Report: North Korea Could Kill Over 3 Million in Nuclear Strike





Report: North Korea Could Kill Over 3 Million in Nuclear Strike


Pentagon officials have long warned about the human cost of a war in the Korean peninsula, but a new report details the different scenarios and related damage of a North Korean nuclear strike on its neighbors Japan and South Korea.

An analysis published on the website for the North Korea monitoring group 38 North, a project of the U.S.-Korea Institute at Johns Hopkins University's School of Advanced International Studies, calculates the amount of casualties that would result from a nuclear attack, taking into account North Korea’s estimated capabilities.

The report's author, Michael J. Zagurek Jr., an independent consultant specializing in database management systems, ran a series of scenarios based on the assumption that North Korea has 25 operational nuclear weapons with a warhead yield ranging from 15 kilotons (the same yield as the atomic bomb the U.S. dropped on Hiroshima) to 250 kilotons (the estimated strength of the nuclear device tested on September 3).

According to the report, the number of casualties caused would depend on the detonation reliability of the North Korean missile warhead.

“Multiple nuclear weapon detonations on both Seoul and Tokyo based on the current North Korea yield estimates could result in anywhere from 400,000 to 2 million deaths,” Zagurek wrote, adding, “with possible thermonuclear yields with the same number of weapons, the number of deaths could range between 1.3 and 3.8 million.”

The possibility of North Korea actually initiating an attack remains remote, as the goal of the regime appears to be self-preservation rather than world domination.

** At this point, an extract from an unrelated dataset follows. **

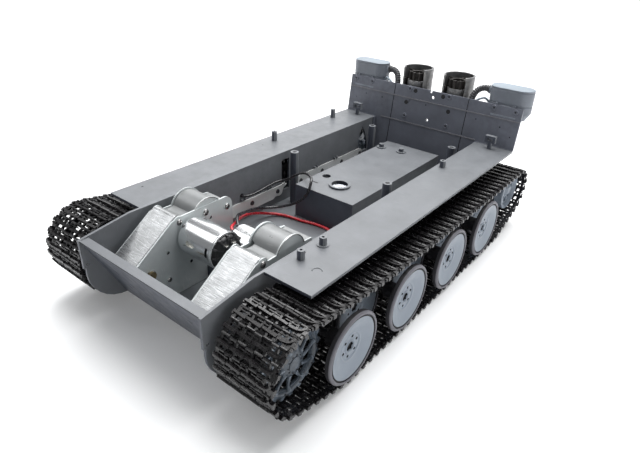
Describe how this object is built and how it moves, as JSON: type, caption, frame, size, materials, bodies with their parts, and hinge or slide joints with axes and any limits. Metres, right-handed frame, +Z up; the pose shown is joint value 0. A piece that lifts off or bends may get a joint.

But the credibility of Pyongyang’s nuclear threat is a key factor in understanding how to deal with the so-called rogue nation diplomatically and economically.

Multiple articles in the state-controlled North Korean media have said that the need to develop nuclear weapons came from the threat of U.S. aggression and the desire to acquire a greater stance on the world stage.

The top U.S. military commander deployed in South Korea agrees North Korea seeks a nuclear deterrent to increase its international influence.